Canada is building a new refinery in Alberta, the North West Redwater Partnership, the first new refinery in North America in over 30 years. Due to be completed in 2017, it will process Alberta crude. That is work that could have been done in the United States in our refineries. Instead of Canadian oil, we import oil from Venezuela, a country that not only is unfriendly to the United States but also uses the revenues to bankroll other left-wing governments in Latin America.
Without the approval of Keystone XL, Canada may well be sending oil in tankers across the Pacific to Asia, at the same time that the United States is getting oil in tankers from the Middle East. The tankers would almost cross in the ocean and each come back empty, a costly waste of fuel and resources. Canada could be sending oil up through the Yukon, through Alaska, and back to the Lower 48 by pipeline or tanker for refining.
As Canada pursues its plans to move Alberta’s oil to market without Keystone, the absurdities of these transportation arrangements — for both Canada and the United States — make little sense.
Pipelines are ideal for transporting liquids. The shipping container — i.e., the pipe — is static while the oil moves. The container is buried under several feet of earth. With road, rail, and barge, both the container and the commodity are moving over the surface, often in close proximity to people, as well as to other large containers moving in different directions.

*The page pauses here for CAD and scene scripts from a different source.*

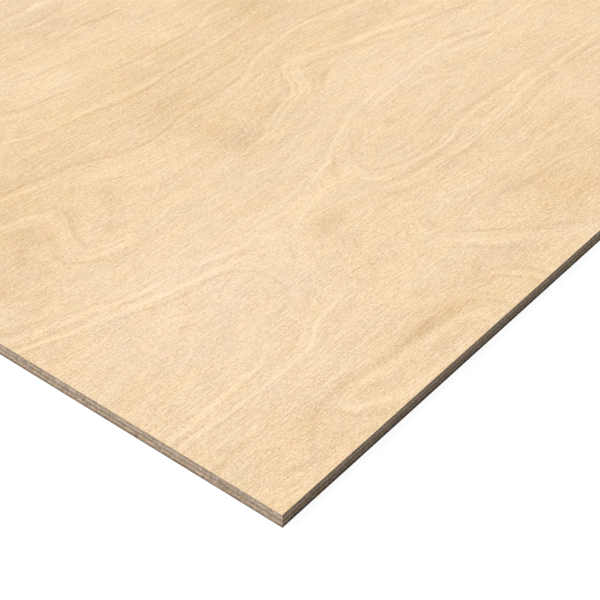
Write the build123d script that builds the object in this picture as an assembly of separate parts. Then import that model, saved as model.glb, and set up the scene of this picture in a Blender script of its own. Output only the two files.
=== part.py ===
from build123d import *
import os

# A full sheet of birch plywood lying on its back, in millimetres.
# The origin is under the middle of the sheet, +X runs along the face grain and +Z points up.
# Every second veneer is turned by a quarter, and the lay-up is the same counted from either face.

# The sheet, as sawn square after pressing
sheet_length = 2440.0
sheet_width = 1220.0

# The veneers
inner_veneer = 1.4          # thickness as pressed, glue film included
sanded_off = 0.2            # what sanding takes from each of the two outer veneers
ply_count = 11              # odd, so that both outer veneers run along the sheet


def lay_up():
    """Yields (name, thickness) of each veneer from the back of the sheet to its face.

    The veneers between the outer two are numbered downwards from the face, crossbands and
    longbands each by themselves, so the first and the last of them are crossbands.
    """
    outer_veneer = inner_veneer - sanded_off
    yield "back_veneer", outer_veneer
    for below_face in reversed(range(1, ply_count - 1)):
        band = "crossband" if below_face % 2 else "longband"
        yield f"{band}_{(below_face + 1) // 2}", inner_veneer
    yield "face_veneer", outer_veneer


def veneer(thickness, underside):
    """One veneer, with the sawn outline that all of them share, resting at the height underside."""
    outline = Plane.XY.offset(underside) * Rectangle(sheet_length, sheet_width)
    return extrude(outline, thickness)


os.makedirs("parts", exist_ok=True)
height = 0.0
for name, thickness in lay_up():
    ply = veneer(thickness, height)
    ply.label = name
    export_step(ply, f"parts/{name}.step")
    height += thickness

print("veneers", ply_count, "sheet thickness", round(height, 3))
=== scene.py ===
import math
from functools import partial, reduce

import bpy
import numpy as np
from mathutils import Matrix, Vector


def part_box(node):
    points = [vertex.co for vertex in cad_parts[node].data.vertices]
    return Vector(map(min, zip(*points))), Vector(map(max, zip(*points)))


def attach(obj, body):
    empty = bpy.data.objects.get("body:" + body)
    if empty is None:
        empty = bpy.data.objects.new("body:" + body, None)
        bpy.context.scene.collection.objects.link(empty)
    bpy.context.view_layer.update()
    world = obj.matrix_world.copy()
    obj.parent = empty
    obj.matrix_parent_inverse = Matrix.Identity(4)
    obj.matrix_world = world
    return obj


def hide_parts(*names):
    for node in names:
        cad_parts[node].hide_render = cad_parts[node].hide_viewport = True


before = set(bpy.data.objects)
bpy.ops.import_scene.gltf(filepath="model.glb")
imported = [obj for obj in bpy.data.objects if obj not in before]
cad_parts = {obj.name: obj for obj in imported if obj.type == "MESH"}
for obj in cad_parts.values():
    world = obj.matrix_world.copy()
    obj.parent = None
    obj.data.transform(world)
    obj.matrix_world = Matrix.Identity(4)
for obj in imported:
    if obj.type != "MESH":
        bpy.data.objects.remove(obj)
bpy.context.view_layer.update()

# A full birch plywood sheet in metres. +X runs along the face grain, +Z points up, out of the face.
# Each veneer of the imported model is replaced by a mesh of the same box, with broken arrises, sawn
# relief on its edges and a map of its own, so that the narrow edges have room for their grain.

MM = 0.001
low, high = (Vector(corner) for corner in (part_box("back_veneer")[0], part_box("face_veneer")[1]))


def srgb(*levels):
    """Linear colour with full alpha, from levels of 0 to 255 as a screen shows them."""
    parts = [level / 255 for level in levels]
    return tuple(p / 12.92 if p <= 0.04045 else ((p + 0.055) / 1.055) ** 2.4 for p in parts) + (1.0,)


# Node trees

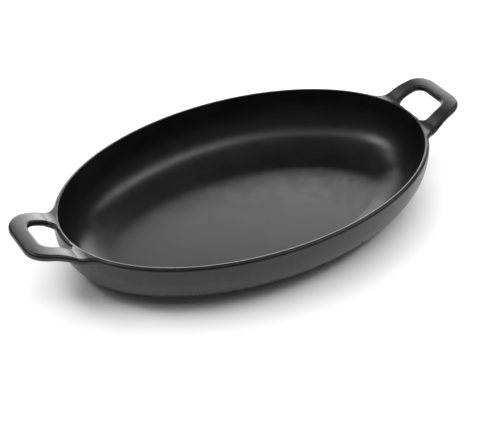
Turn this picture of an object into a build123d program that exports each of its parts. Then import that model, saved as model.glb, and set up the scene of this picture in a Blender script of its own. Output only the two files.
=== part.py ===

Here in Calgary, people are asking me when Obama will make his decision about Keystone. Of course, I do not have an answer. But it is not just the Canadians who are getting impatient. The AFL-CIO and the Laborers’ International Union North America (LIUNA) are in favor of the pipeline, since their members would gain not only from its construction.
LIUNA writes on its website that Keystone XL “will unlock good, family-supporting jobs for America at a time when families are losing their homes and desperately need good jobs. The reasonable thing is to build the pipeline, create jobs here and reduce our dependence on oil from hostile regimes, instead of caving to fringe extremists and seeing that oil go to China.”
The Canadians could not have said it better themselves.